My mother would beat me worse if I acted up in front of white people because she knew that I knew I wasn’t raised the way that I behaved but more importantly I let white people in on secret that wasn’t supposed to leave our home; that sometimes as a child I behaved, well, like a child. In those moments I was embarrassing her. The car ride home would be filled with my mother imagining how said white family would be going on about the little black boy who couldn’t get it right.

So I, like most black men, began a life of second-guessing. Too far left and it eats at me the misdeed playing out in a loop on surround sound. Too far right and the wheels fall of, the hinges break and as Bruce Banner says right before he turns into the Hulk, “you wouldn’t like me when I’m angry.”

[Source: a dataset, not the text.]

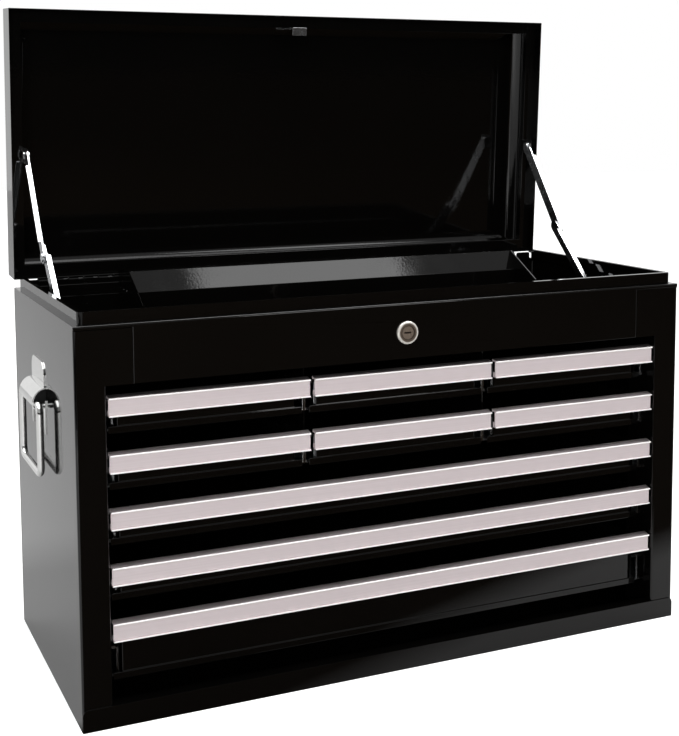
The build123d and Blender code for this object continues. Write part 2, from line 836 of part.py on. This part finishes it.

And this is what makes the extremes in the film and in life more frustrating. I wanted Cecil to yell at someone other than his son and I wanted his son to understand that his father’s inability to speak out doesn’t make him weak it makes him more of a man. In my youth I once believed that a man fights to get his voice heard now I understand that being a man means knowing when to take up arms. As a writer I once heard a story of white reporter being so frustrated about not having the opportunity to cover a story that he punched a hole in the newsroom wall. The editors saw this as nod to his tenacity and his willingness to get the job done. I saw this as borderline crazy and knew that if I ever reacted this way I would be labeled. In the end what I want is the space to be normal. To have justifiably crazy reactions to things that hurt. To see a scope of blackness that doesn’t look like exaggerated stereotypes of slave motifs. Cecil’s passive demeanor isn’t all right and neither is Louis extremism. As with most things black men we are somewhere in the middle: a crying, laughing, weakly brave middle that honestly looks a lot like our white counterparts.

The utterly frustrating part of the duality of black masculinity on screen and in real life is that it doesn’t afford for normalcy. Black men aren’t given the luxury of being mad at things that are simply maddening. We aren’t allowed the space to declare ourselves striving for success without wanting to be white. We are constantly teetering on the tightrope of being out of control and dangerous, or feeling castrated. The work on film and in real life is to push the spectrum of black masculinity to the degree that allows for other emotions besides conformity or rage.